**Objective:** In the material below, list every line carrying the string "into".

**Source excerpt:**
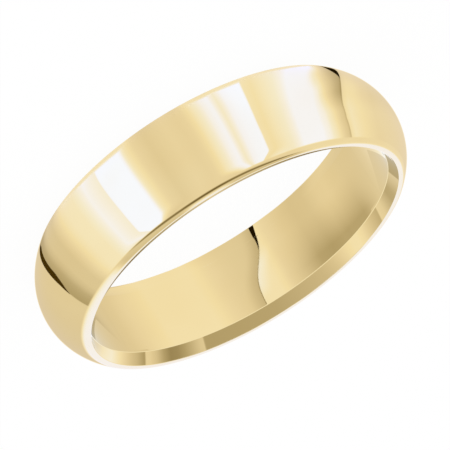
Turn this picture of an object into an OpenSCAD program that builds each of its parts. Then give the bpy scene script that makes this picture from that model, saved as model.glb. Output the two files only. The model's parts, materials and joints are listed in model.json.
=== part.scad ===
// Plain half-round wedding band, turned in one piece.
// It lies flat: the bore runs along Z and the middle of the bore is the origin.

/* [Bore] */
// Inside diameter, where the finger goes
bore_d = 20.6; // [14:0.1:24]

/* [Band] */
// Width of the band, from one side face to the other
band_w = 6; // [4:0.1:8]
// Wall thickness at the crown of the dome
crown_t = 1.95; // [1.6:0.05:2.8]
// Wall thickness where the dome would run out into the side face
edge_t = 0.64; // [0.5:0.02:1]

/* [Edges] */
// Radius that rolls the dome over into each side face
rim_r = 0.25; // [0.1:0.01:0.35]
// How far the inner bevel cuts into the wall, measured on the side face
bevel_t = 0.28; // [0.1:0.01:0.32]
// How far the inner bevel reaches along the bore
bevel_l = 0.85; // [0.4:0.05:1.4]
// Radius of the soft corner between the bevel and the bore
throat_r = 0.3; // [0.1:0.05:0.6]

/* [Hidden] */
$fn = 180;

bore_r = bore_d / 2;
half_w = band_w / 2;
crown_r = bore_r + crown_t;
// The dome is one arc: it drops by dome_drop over half the width
dome_drop = crown_t - edge_t;
dome_r = (half_w * half_w + dome_drop * dome_drop) / (2 * dome_drop);
dome_c = crown_r - dome_r;
// Centre of the rim's roll, which touches the dome and the side face from inside
rim_z = half_w - rim_r;
rim_x = dome_c + sqrt(pow(dome_r - rim_r, 2) - pow(rim_z, 2));
// Both ends of the bevel's straight cut
side_corner = [bore_r + bevel_t, half_w];
throat_corner = [bore_r, half_w - bevel_l];
// How far the cutting shapes stand out of the metal
over = 0.5;

function unit(v) = v / norm(v);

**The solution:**
Turn this picture of an object into an OpenSCAD program that builds each of its parts. Then give the bpy scene script that makes this picture from that model, saved as model.glb. Output the two files only. The model's parts, materials and joints are listed in model.json.
// Wall thickness where the dome would run out into the side face
// Radius that rolls the dome over into each side face
// How far the inner bevel cuts into the wall, measured on the side face